An ancient Inuit legend tells us that long ago the Northern Lights were trapped inside the rocks along the coast of Labrador. One day they were found by an Inuit warrior who freed them with his spear. Sadly, the warrior couldn’t release of all the lights and so some remained imprisoned in the rocks. This is why labradorite is found in the rocks of Labrador today.
The rainbow coloured reflections seen in labradorite, known as labradorescence or schiller, do indeed resemble the beauty of the Northern Lights. It is therefore not surprising that shortly after its discovery in 1770 by Moravian missionaries on Paul Island in Labrador, Canada, labradorite became a popular stone for use in jewelry in France and England.
The stone remains popular today. Labradorite shows at its best when it is able to move to catch the light, which transforms the dark grey stone into a fiery, iridescent thing of beauty. For this reason, pieces that move, such as drop earrings and rings are better able to show the beauty of the stone than necklaces or pins which are more static.

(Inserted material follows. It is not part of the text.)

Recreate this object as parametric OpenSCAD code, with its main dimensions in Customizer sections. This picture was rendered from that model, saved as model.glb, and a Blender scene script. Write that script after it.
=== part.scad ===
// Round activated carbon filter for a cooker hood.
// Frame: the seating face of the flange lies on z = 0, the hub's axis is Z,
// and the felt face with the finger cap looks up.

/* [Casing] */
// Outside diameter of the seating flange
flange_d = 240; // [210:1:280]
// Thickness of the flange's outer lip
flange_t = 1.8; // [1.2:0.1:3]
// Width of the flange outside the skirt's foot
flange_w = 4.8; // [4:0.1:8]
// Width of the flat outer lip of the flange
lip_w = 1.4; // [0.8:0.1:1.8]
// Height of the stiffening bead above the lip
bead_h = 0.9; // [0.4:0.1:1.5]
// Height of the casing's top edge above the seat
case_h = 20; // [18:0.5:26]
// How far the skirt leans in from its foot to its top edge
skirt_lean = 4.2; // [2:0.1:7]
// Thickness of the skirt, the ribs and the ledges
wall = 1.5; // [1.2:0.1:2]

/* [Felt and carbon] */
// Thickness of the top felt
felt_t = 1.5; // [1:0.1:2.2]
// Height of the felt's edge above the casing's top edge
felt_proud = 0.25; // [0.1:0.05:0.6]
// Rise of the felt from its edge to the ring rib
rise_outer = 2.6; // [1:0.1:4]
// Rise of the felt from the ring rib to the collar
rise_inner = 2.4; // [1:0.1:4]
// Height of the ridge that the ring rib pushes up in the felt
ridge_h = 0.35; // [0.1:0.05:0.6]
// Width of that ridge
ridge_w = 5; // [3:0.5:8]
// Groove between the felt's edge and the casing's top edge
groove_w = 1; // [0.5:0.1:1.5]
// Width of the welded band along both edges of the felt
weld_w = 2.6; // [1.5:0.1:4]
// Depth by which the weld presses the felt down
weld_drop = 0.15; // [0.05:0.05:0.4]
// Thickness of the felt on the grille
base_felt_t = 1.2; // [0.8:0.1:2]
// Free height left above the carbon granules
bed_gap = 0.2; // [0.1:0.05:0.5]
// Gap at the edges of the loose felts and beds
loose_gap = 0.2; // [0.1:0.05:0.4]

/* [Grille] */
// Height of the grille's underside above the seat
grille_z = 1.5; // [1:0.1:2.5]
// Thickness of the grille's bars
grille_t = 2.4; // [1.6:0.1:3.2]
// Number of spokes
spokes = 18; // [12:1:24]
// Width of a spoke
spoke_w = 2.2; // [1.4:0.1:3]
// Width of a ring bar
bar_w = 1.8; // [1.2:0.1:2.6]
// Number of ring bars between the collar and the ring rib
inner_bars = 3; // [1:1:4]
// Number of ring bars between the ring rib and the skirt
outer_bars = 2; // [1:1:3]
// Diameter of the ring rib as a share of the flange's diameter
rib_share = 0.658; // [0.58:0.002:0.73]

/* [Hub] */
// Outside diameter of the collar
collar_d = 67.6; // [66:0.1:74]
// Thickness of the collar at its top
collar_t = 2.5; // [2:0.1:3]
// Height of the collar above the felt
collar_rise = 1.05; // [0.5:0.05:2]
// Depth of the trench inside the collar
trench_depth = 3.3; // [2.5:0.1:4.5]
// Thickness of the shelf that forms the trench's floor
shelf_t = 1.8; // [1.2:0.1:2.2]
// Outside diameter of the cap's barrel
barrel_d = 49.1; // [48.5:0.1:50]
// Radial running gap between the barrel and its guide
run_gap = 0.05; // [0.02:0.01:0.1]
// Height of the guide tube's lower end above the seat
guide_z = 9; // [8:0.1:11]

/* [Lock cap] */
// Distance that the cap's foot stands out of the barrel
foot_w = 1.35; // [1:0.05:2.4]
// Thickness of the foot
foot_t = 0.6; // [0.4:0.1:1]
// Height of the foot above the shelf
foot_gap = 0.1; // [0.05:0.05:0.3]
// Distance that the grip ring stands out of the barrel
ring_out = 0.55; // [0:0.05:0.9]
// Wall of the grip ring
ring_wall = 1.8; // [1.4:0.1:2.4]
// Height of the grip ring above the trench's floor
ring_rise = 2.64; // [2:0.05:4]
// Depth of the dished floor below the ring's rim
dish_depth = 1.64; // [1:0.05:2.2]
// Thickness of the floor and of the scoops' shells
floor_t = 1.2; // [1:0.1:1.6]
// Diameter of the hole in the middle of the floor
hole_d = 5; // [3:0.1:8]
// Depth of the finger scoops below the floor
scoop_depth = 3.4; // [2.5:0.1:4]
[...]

Labradorite has many internal layers and cracks, so care must be taken with the stone. It can break in two if it receives a blow or if too much pressure is applied to it. The fragility of the stone makes it a poor choice for use in bracelets and cuff links which get banged around frequently. Labradorite can also easily chip or become scuffed, so it should be stored properly when not in use. Ultrasonic and steam cleaning are not recommended for this gemstone.
These are some of the labradorite cabochons in my stone collection. Photos can never capture the full beauty of this stone as it is best seen in movement. If you haven’t had the pleasure of seeing this stone in person, I highly recommend seeking some out. It will be worth it!